This month, we lost another legend – Alex Trebek, the long-time host of the game show Jeopardy. Trebek was a fixture in most Americans’ living rooms for over thirty-seven seasons and over 8,200 episodes. For many families, watching Jeopardy and its iconic host was a dinner time ritual. Spanning almost four decades, the game show supplied consistency and familiarity much needed in American life.
I am among the millions of viewers who will miss Trebek’s consistent presence. But it is not just the loss of the comfort that comes from the same person in a familiar role delivering a nightly gift in an unvarying format. It is what Trebek and the other greats that have left us this year represent. They all simply showed up. Trebek did so right up until the end, enduring the pain of late-stage pancreatic cancer and taping his last episode only two weeks before his passing! Kobe Bryant gave everything he had every game for twenty seasons with the same team. And he didn’t stop there. It was in his “retirement” that his greatness seemed to really take off. John Lewis never stopped getting into “good trouble,” serving his Congressional constituents for thirty-four straight years up until his death. Ruth Bader Ginsburg was perhaps the epitome of showing up, so much so that she was posthumously criticized (unfairly in my view) for continuing to do what she loved until her last days.
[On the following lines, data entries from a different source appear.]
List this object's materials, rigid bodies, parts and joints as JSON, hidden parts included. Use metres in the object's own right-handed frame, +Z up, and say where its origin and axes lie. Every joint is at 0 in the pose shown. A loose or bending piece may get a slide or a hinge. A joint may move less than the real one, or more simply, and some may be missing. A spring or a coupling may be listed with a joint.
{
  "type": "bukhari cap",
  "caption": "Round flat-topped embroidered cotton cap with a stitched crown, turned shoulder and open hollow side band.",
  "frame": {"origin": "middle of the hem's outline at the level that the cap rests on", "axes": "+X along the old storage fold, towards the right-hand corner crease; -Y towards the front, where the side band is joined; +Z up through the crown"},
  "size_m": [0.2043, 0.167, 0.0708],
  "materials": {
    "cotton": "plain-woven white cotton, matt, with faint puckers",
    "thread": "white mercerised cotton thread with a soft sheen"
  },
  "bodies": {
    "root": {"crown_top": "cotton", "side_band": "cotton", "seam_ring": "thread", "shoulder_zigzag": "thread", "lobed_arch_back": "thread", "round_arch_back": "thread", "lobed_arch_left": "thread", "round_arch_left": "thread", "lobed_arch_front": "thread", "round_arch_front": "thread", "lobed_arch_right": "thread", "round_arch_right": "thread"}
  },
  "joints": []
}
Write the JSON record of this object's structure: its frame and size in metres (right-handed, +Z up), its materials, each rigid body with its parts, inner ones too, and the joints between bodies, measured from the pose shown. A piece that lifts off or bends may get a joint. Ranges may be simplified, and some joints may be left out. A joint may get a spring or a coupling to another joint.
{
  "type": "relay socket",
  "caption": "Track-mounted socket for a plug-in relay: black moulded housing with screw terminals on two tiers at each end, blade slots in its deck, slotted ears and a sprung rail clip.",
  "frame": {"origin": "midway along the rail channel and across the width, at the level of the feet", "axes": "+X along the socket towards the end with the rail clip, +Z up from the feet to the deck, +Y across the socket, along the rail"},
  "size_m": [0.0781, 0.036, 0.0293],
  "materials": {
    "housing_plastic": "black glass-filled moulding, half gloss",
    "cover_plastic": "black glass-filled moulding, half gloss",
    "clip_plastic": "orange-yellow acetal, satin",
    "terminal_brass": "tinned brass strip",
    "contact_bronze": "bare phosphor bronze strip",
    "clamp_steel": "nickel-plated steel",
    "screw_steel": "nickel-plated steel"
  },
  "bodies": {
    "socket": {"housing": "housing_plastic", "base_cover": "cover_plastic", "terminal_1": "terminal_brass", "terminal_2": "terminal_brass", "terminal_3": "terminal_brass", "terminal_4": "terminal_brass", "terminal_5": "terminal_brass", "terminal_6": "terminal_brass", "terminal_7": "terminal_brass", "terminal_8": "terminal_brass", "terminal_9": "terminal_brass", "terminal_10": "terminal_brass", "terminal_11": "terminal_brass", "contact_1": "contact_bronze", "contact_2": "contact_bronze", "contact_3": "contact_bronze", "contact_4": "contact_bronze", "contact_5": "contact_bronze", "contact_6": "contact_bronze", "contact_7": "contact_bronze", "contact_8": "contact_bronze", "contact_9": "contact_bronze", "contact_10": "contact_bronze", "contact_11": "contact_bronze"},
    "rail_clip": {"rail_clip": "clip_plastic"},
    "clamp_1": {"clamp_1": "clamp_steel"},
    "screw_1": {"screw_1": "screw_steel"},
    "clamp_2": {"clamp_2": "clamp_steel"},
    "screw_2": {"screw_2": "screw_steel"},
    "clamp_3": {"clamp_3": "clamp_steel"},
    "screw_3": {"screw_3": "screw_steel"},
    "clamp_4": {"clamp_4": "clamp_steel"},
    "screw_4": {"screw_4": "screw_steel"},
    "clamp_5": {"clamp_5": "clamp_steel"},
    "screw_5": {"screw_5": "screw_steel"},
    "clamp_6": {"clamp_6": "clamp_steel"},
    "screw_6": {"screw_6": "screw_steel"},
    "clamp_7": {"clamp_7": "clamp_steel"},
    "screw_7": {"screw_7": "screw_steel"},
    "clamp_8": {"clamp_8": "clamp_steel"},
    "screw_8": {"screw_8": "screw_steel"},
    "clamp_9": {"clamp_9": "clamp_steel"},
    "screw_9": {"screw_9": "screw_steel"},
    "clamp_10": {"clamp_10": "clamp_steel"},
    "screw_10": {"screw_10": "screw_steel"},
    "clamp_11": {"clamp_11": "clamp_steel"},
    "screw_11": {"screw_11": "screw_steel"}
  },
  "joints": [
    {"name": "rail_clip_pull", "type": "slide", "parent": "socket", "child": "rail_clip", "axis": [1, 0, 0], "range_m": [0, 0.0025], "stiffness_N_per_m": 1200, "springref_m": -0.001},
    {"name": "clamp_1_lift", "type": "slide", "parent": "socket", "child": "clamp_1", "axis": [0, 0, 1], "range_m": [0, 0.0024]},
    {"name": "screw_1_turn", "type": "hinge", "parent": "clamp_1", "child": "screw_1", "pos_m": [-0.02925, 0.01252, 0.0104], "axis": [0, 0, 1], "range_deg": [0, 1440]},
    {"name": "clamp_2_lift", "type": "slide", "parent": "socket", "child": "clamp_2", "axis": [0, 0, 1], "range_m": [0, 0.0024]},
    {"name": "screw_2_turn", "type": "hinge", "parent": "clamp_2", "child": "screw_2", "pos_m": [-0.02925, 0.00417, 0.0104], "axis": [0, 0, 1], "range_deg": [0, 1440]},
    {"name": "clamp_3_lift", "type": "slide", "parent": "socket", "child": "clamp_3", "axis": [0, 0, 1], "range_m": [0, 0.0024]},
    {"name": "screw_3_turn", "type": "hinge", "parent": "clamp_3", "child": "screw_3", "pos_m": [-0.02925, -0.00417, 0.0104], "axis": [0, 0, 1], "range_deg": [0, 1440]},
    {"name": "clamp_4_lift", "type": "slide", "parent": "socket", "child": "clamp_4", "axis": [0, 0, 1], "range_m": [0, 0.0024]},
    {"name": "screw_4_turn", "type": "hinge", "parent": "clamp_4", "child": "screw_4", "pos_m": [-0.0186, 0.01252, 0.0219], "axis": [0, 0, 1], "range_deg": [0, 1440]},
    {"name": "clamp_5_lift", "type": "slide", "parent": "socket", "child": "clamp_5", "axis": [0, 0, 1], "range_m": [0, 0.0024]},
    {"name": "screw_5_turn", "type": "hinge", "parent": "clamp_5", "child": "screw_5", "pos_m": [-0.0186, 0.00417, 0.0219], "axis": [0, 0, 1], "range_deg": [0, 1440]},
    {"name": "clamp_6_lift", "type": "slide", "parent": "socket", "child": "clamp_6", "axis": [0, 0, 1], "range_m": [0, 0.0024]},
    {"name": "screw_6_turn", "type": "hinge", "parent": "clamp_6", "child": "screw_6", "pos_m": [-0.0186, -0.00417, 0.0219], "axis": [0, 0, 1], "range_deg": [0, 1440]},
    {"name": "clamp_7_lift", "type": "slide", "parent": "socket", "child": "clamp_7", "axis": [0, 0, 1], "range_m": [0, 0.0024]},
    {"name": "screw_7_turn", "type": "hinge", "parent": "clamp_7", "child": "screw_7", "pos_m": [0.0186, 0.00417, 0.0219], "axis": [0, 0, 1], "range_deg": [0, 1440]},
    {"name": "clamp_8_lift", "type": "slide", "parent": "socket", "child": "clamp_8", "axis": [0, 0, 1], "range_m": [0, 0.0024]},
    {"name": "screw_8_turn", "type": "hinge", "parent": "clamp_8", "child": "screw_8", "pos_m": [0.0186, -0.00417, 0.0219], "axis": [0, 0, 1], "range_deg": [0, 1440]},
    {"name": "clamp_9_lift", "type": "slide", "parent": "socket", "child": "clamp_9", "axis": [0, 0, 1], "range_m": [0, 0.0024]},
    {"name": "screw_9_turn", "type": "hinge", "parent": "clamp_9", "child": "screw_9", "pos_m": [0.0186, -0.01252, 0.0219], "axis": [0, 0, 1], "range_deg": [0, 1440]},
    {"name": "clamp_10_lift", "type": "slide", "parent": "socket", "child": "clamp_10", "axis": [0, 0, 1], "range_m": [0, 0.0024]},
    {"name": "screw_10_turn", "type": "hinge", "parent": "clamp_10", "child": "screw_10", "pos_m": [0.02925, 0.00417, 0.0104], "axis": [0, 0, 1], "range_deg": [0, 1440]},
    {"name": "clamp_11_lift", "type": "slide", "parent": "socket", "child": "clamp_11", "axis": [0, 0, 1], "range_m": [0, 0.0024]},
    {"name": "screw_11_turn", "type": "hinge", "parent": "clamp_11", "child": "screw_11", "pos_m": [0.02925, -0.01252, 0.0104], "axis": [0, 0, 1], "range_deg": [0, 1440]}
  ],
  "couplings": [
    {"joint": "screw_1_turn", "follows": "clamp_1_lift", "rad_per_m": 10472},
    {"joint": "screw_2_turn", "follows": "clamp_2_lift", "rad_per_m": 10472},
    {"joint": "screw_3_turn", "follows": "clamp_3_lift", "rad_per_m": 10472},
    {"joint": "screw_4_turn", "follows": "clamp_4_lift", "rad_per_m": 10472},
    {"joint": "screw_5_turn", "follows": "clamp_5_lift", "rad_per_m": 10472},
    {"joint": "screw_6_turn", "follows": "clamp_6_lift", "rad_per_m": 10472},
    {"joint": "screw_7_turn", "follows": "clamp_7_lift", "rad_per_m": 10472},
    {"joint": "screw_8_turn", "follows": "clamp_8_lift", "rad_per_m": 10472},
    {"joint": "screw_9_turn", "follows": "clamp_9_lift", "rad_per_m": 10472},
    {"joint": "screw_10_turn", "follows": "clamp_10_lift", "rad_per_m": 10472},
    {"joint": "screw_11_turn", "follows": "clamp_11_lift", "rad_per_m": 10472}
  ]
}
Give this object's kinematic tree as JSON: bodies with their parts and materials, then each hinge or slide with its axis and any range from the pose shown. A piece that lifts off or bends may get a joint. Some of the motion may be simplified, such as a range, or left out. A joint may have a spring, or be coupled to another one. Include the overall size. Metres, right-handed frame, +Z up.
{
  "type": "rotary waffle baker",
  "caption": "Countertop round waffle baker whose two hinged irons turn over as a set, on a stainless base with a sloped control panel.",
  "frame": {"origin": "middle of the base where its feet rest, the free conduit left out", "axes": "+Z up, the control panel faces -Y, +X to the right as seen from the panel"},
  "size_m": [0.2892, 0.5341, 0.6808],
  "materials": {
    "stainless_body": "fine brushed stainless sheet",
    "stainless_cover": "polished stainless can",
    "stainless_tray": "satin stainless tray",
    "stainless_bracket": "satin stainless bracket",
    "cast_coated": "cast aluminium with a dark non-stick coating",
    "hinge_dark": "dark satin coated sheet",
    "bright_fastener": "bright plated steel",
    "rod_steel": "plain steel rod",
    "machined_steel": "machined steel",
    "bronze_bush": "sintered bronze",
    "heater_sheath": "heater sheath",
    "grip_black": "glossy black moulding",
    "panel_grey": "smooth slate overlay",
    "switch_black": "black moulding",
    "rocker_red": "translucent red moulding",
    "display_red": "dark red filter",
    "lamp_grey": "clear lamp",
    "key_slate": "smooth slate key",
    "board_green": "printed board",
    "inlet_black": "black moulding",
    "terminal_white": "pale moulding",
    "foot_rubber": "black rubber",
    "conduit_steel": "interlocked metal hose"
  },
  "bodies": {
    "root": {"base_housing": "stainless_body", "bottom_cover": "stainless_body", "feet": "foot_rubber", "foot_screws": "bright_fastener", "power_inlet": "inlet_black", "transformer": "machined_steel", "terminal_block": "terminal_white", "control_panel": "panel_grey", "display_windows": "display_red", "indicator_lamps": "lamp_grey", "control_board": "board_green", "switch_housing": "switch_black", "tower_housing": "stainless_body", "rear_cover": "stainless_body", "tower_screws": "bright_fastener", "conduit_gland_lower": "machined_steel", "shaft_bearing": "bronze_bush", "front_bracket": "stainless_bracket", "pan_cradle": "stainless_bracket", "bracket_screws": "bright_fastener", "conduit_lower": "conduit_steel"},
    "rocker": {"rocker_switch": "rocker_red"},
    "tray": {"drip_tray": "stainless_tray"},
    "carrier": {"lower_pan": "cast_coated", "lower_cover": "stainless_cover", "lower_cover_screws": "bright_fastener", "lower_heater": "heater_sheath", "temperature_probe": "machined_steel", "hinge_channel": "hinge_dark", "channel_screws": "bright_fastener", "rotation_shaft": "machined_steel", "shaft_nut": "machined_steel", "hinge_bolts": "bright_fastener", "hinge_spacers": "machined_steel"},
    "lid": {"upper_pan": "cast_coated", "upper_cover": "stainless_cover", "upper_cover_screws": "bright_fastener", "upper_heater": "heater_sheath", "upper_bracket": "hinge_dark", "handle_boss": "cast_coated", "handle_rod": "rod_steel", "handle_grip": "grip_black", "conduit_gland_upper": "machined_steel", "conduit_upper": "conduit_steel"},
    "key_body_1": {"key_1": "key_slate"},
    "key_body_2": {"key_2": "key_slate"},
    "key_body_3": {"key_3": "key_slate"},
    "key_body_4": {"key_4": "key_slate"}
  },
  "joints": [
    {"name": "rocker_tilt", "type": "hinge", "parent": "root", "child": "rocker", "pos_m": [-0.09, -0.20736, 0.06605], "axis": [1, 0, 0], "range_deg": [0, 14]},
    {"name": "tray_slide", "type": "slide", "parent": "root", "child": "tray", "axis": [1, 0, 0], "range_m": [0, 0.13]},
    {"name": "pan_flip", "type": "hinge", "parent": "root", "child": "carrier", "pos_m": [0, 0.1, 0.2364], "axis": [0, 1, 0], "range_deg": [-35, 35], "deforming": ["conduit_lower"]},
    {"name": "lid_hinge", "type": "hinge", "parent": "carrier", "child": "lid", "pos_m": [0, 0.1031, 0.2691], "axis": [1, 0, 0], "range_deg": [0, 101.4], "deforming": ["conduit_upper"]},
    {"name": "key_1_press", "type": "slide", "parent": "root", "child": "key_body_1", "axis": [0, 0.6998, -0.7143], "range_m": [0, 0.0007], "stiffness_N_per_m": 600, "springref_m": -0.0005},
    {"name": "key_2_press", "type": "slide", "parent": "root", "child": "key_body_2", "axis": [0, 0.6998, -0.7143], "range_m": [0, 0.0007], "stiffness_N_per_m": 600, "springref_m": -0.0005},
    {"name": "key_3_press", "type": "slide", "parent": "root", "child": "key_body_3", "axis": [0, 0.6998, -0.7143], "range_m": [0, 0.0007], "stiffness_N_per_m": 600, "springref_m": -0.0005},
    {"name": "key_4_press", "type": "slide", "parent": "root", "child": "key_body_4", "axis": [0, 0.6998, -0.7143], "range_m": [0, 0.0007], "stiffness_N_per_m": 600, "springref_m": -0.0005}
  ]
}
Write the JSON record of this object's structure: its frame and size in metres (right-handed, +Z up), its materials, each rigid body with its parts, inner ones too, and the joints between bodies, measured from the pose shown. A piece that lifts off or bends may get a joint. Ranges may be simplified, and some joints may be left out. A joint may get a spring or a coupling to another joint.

Woody Allen once quipped, “Eighty percent of success in life is showing up.” I believe the percentage may be higher. We’re a nation of talkers. We plan, we dream, we intend, we commit. But we don’t actually show up nearly enough, and certainly not with the relentlessness and consistency that is needed.
In a world that seems to be unraveling at times, here’s my simple advice. Show up. If you’re a parent, show up each day for your children. Don’t pretend that you can and should shape them into something they’re not. Just show up. If you have parents, show up. Call them every day or once a week or whatever is right for you. Tell them you love them. It doesn’t matter that their politics are different than yours or that they seem to complain about something all the time. Just show up. If you have a life partner, show up. Listen, be curious, be kind. Hold onto your individualism and still show up for the person you’ve committed your life to. Show up for your friends. When one of them gets ill, or is getting a divorce, or loses a job, or simply needs someone to talk to. If you’re an employee, show up and do your job. It’s that simple. End of year performance reviews are happening right now, and guess which employees will get rewarded? The ones that show up consistently and reliably and do their jobs with maturity and without too much “me” in the equation. If you’ve wanted to do something big in your life, like write a book, play the piano, get in great shape, read the classics, travel the world, then show up and get started. And continue to show up every day.
Showing up each day is hard. If it weren’t, we wouldn’t celebrate those exceptional people who do it so consistently. At the same time, it’s so simple. We over-complicate our lives, assuming there is some complex formula for living the good life. In the wake of greatness lies a trail of clues. Trebek left us a precious and simple one – just show up.